Вот и Херсонес. Где же знакомый аэродром? Как все изменилось — стало чужим, неузнаваемым. А может быть, еще не доехали? Я высунулся из машины и сразу увидел маяк на краю мыса — у самого моря.
«Маяк — белая свеча Крыма — как тебя изранили снаряды! Пробили насквозь, а ты не поддался — гордый, с простреленной грудью, стоишь, как матрос, и не падаешь от пуль, не умираешь от ран…»
Мои мысли прервались, машина остановилась.
— Ну, как, может, поснимаем? — напомнил Левинсон.
То, что я увидел, выйдя из машины, не поддавалось самой дикой фантазии… Я думал — увижу хорошо знакомый Херсонес, но… оранжевое поле бывшего аэродрома, представляло хаотическое нагромождение разбитой и еще уцелевшей военной техники. Будто чья-то сильная рука в порыве гнева переворошила все и вся в поисках сбежавшего преступника. И под эту тяжелую руку попали зенитки и орудия всех калибров, полосатые танки «тигр», самоходки «фердинанд», грузовые автомобили с солдатами и поклажей, легковые, штабные «мерседесы», «хорьхи», «юнкерсы» и «мессеры», повозки, запряженные живыми и мертвыми лошадьми, беспорядочные штабеля с провиантом, боезапасом, медикаментами, прожекторные установки с огромными параболическими зеркалами…
Всюду валялись убитые вперемежку с ранеными.
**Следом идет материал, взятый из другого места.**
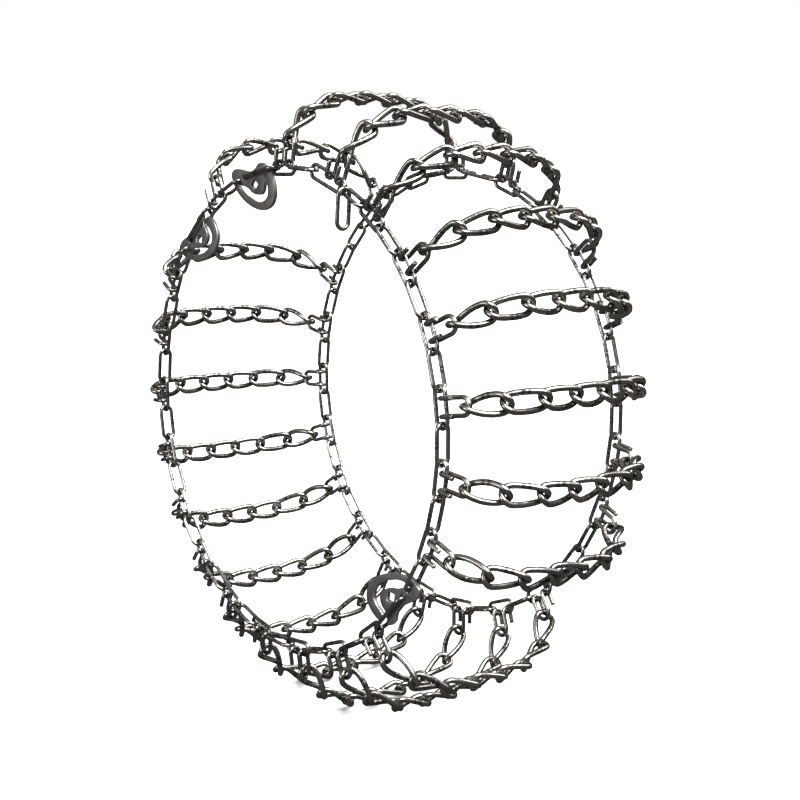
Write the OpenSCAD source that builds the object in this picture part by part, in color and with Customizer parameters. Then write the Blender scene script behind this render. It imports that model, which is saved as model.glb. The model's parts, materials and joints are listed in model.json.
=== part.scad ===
// Ladder-type tyre snow chain in its mounted shape, millimetres.
// The wheel axis is Y, +Z is up and the side with the tension cams faces -Y.
// The origin is the centre of the tyre that the chain is wrapped around.
// Angles round the wheel are measured from +Z towards +X. A slot is the room of
// two side-chain links: it carries either one cross chain or one tension cam.

/* [Side chains] */
// Radius of the circle through the joints of each side chain
ring_r = 318; // [315:1:321]
// Distance of each side chain from the middle of the tyre
ring_y = 147; // [146:1:149]
// Diameter of the side chain's wire
side_wire = 5.5; // [5.2:0.1:5.8]
// Clear width inside a side-chain link
side_gap_w = 11.5; // [11.2:0.1:12]

/* [Cross chains] */
// Radius at which the middle link of each cross chain lies
crown_r = 411; // [409:1:413]
// Diameter of the cross chain's wire
cross_wire = 7.8; // [7.4:0.1:8]
// Clear width inside a cross-chain link
cross_gap_w = 14.5; // [14.2:0.1:15]
// Length that each cross-chain link adds
cross_pitch = 46; // [45.5:0.5:46.5]
// Roll of the middle link about its length; the links beyond it turn by 90 in turn
cross_roll = 10; // [5:1:15]
// Free play in the joints of the cross chains, which hang slack
cross_play = 2; // [1.8:0.1:2.2]

/* [Cross hooks] */
// Diameter of the hook's wire
hook_wire = 6; // [5.6:0.1:6.2]
// Distance between the two legs of a hook
hook_leg_w = 21; // [20.5:0.5:22]
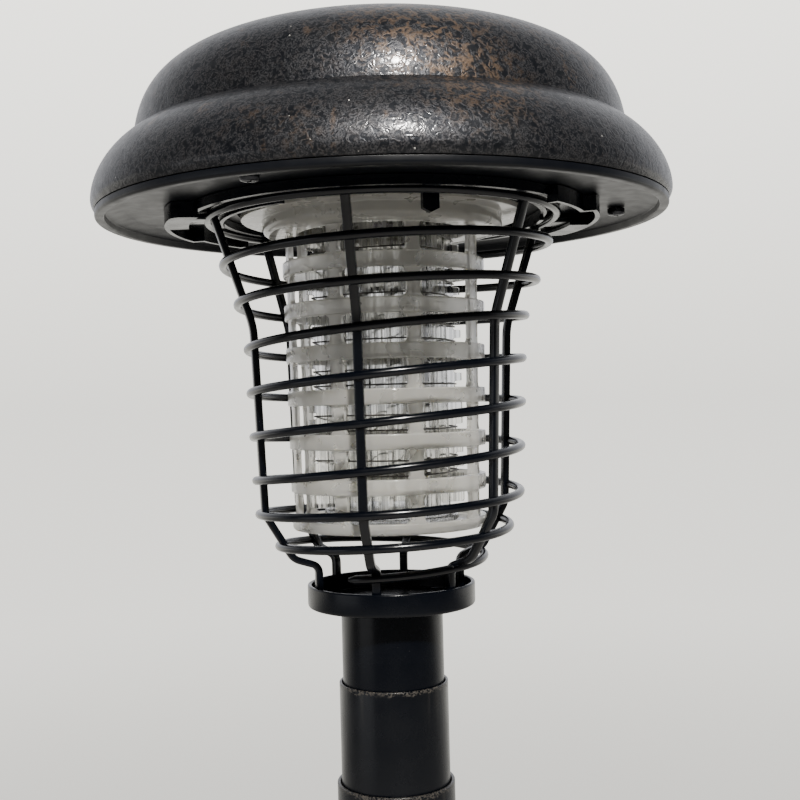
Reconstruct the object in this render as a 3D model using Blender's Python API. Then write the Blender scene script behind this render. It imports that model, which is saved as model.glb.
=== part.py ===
"""Solar garden light with a caged insect-killer lamp, on a telescoping ground stake.

Units are metres, +Z is up and z = 0 is the ground line. The lamp's axis is the Z axis.
A bearing is an angle round that axis: 0 faces -Y (the front) and 90 degrees faces +X.
Heights in the lamp are offsets from BAY, the middle of the caged bay.
"""

import math

import bmesh
import bpy
from mathutils import Matrix, Vector

MM = 0.001
GAP = 0.3 * MM             # clearance between pieces that touch
BAY = 295 * MM             # height of the middle of the caged bay

# Hood: two tiers, with a groove where they meet.
HOOD_RADIUS = 90.1 * MM
HOOD_EDGE = BAY + 60.2 * MM
HOOD_WIDEST = BAY + 63.0 * MM
GROOVE = BAY + 82.68 * MM
TIER_CENTRE = 66.6 * MM    # radius about which the lower tier's curve swells
TIER_RISE = 22.66 * MM
TIER_SQUARENESS = 1.80     # exponents of the superellipses that the two tiers follow
DOME_RADIUS = 77.39 * MM
DOME_CENTRE = BAY + 66.12 * MM
DOME_RISE = 46.27 * MM
DOME_SQUARENESS = 3.64
HOOD_WALL = 2.5 * MM
HOOD_SEGMENTS = 32

# Solar panel, sunk into a square well in the crown.
PANEL_HALF = 28.0 * MM
PANEL_CORNER = 4.5 * MM
WELL_FLOOR = BAY + 107.0 * MM
WELL_WALL = 2.2 * MM

# Base plate under the hood, its lip and its screws.
PLATE_UNDER = BAY + 61.0 * MM
PLATE_THICK = 2.0 * MM
PLATE_BEND = 80.5 * MM      # from here the underside slopes down to the lip
LIP_RADIUS = 89.0 * MM
LIP_BOTTOM = BAY + 57.6 * MM
PLATE_HOLE = 46.0 * MM
SCREW_CIRCLE = 75.5 * MM
SCREW_BEARINGS = (-27, 93, 213)
SCREW_HEAD_RADIUS = 2.75 * MM
SHANK_RADIUS = 1.5 * MM

# Bayonet collar: a channel for the cage hoop, with two lobes for its lugs. A lobe starts with
# a narrower lead-in and ends over a ledge, which carries the lug when the collar is locked.
COLLAR_INNER = 50.2 * MM
COLLAR_OUTER = 62.0 * MM
COLLAR_BOTTOM = BAY + 58.0 * MM
LEAD_IN_OUTER = 64.4 * MM
LOBE_OUTER = 68.2 * MM
LOBE_BOTTOM = BAY + 56.0 * MM
LOBE_WALL = 1.4 * MM
LOBE_STARTS = (51, 231)
LEAD_IN_TURN = 19
LEDGE_TURN = 44
LOBE_TURN = 66
SKIRT_BOTTOM = BAY + 57.0 * MM
SKIRT_STARTS = (-90, 90)
SKIRT_TURN = 57
LUG_BEARINGS = (102, 282)

# White lamp: flanged diffuser, slotted guard and clear core.
FLANGE_RADIUS = 44.7 * MM
FLANGE_BOTTOM = BAY + 58.2 * MM
DIFFUSER_BOTTOM = BAY + 53.6 * MM
DIFFUSER_HOLE = 27.0 * MM
GUARD_TOP_RADIUS = 31.9 * MM
GUARD_TAPER = 1.1 / 75     # loss of radius per unit of height going down
GUARD_RINGS = 6
GUARD_SEGMENTS = 24
RING_TOP_LEDGE = BAY + 40.0 * MM
RING_PITCH = 13.45 * MM
RING_HEIGHT = 4.7 * MM
RING_THICK = 2.3 * MM
GUARD_FLOOR = BAY - 39.0 * MM
RIB_COUNT = 8
RIB_FIRST = 16.5
RIB_WIDTH = 4.2 * MM
CORE_RADIUS = 19.6 * MM
CORE_BORE = 16.0 * MM
CORE_FLUTES = 18
CORE_BOTTOM = BAY - 32.6 * MM
CORE_TOP = BAY + 57.6 * MM
FIN_RADIUS = 25.3 * MM
FIN_FIRST = -73.5
WIRE_LOWEST = BAY - 26.7 * MM
WIRE_PITCH = 9.24 * MM
WIRE_TURNS = 8.5
WIRE_CIRCLE = 24.0 * MM         # where a live wire lies in a fin's notch
WIRE_NEAREST = 20.7 * MM        # where it runs past the core
WIRE_RADIUS = 0.45 * MM

# Cage: hoop, six bars, a spiral, and the dish at its foot.
HOOP_CIRCLE = 55.05 * MM
HOOP_HEIGHT = BAY + 58.2 * MM
ROD_RADIUS = 1.35 * MM
BAR_COUNT = 6
BAR_FIRST = -10.6
BAR_WIDTH = 2.7 * MM
BAR_THICK = 2.2 * MM
BAR_CORNERS = (             # radius, height above BAY, bend radius, all in millimetres
    (52.5, 56.2, 0),
    (41.9, 24.5, 25),
    (39.6, -33.5, 7),
    (31.0, -47.6, 5),
    (23.0, -50.2, 3),
    (23.0, -61.9, 0),
)
SPIRAL_END = 169.4         # bearing at which the spiral starts, at the top
SPIRAL_TURNS = 8 + 10 / 18
SPIRAL_PITCHES = (12.0, 13.7, 10.2)   # shoulder, body and foot, in millimetres
SPIRAL_TOP = 52.4          # millimetres above BAY
SPIRAL_STEPS = 18          # divides by six, so that a corner falls on every bar
SPIRAL_SWAY = 1.4 * MM     # how much more the wire climbs in front than behind, in the body
DISH_RADIUS = 26.6 * MM
DISH_TOP = BAY - 56.8 * MM
DISH_BOTTOM = BAY - 63.9 * MM

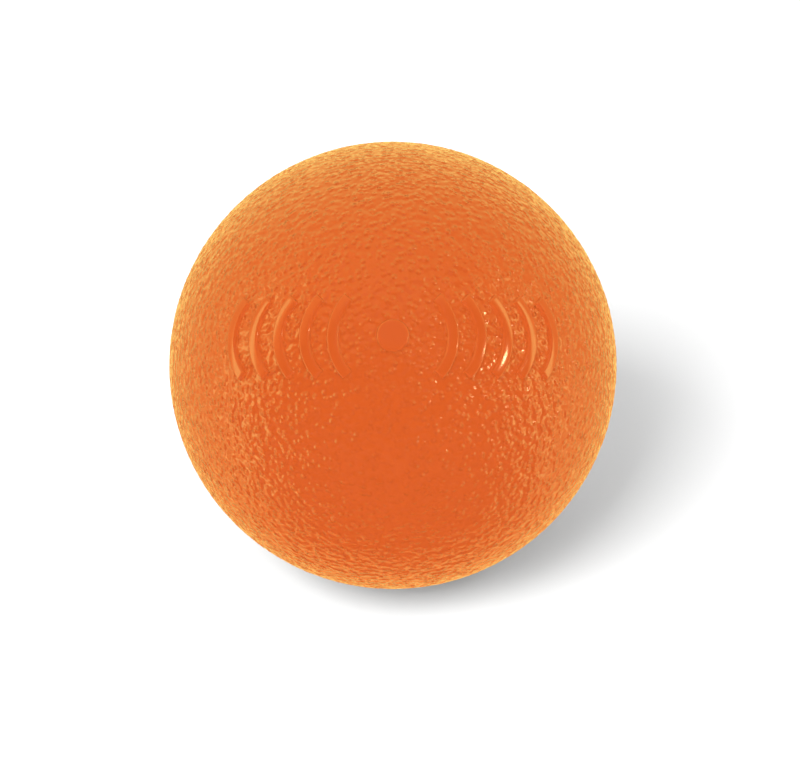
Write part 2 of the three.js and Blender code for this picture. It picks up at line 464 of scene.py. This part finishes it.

Трудно было понять, кто жив еще, кто мертв. Множество солдат, бледных, с выпученными от страха глазами, стояли с поднятыми руками. Одни, как изваяния, замерли в этих позах, другие сидели безучастно на земле, на ящиках, в грузовиках и на повозках. Многие лежали на земле лицом вниз, закрыв голову руками. Мы застали немцев в страхе. Ужас и смятение овладели ими. Они прятались друг за друга, закрывали глаза руками, падали на землю, накрывались плащ-палатками, давили один другого, перелезая через убитых солдат и мертвых лошадей, бросались с крутого берега в море, тонули, выныривали, плыли… Море не спасало. Море помнило сорок второй.
Автоматные очереди и отдельные выстрелы из пистолетов и винтовок не давали далеко уплыть. Все пространство моря — от берега до горизонта — было усеяно самодельными плотами, надувными лодками, досками и деревянными шпалами от блиндажей с людьми на них. Голубое спокойное море невозмутимо играло солнечными бликами, равнодушное к этому тотальному разгрому.
Я снимаю, завожу «Аймо» и опять снимаю. Мне некогда рассматривать и детализировать, я стараюсь снять как можно больше общих планов разгрома фашистов и, снимая детали, не успеваю рассмотреть, кто из плавающих на воде еще жив, а кто уже мертв. Это, я думаю, успеет сделать зритель, глядя на экран после войны. Мною руководит одно непреодолимое желание — запечатлеть самое главное, успеть взять у события всю неповторимость и силу воздействия, которые сейчас испытываю я на себе. Я знал, что пройдет десять-двадцать минут, и эмоциональная свежесть восприятия поблекнет. И острота моего зрения притупится. Я торопился снимать, пока не прошел ужас и страх в глазах немецких солдат и офицеров, зная, что если успею снять вовремя хоть небольшую долю того, что было перед моими глазами, то и этого будет больше чем достаточно, чтобы многие люди на земле никогда не посмели взяться за оружие, боясь, что их ждет то же, что увидят они на экране.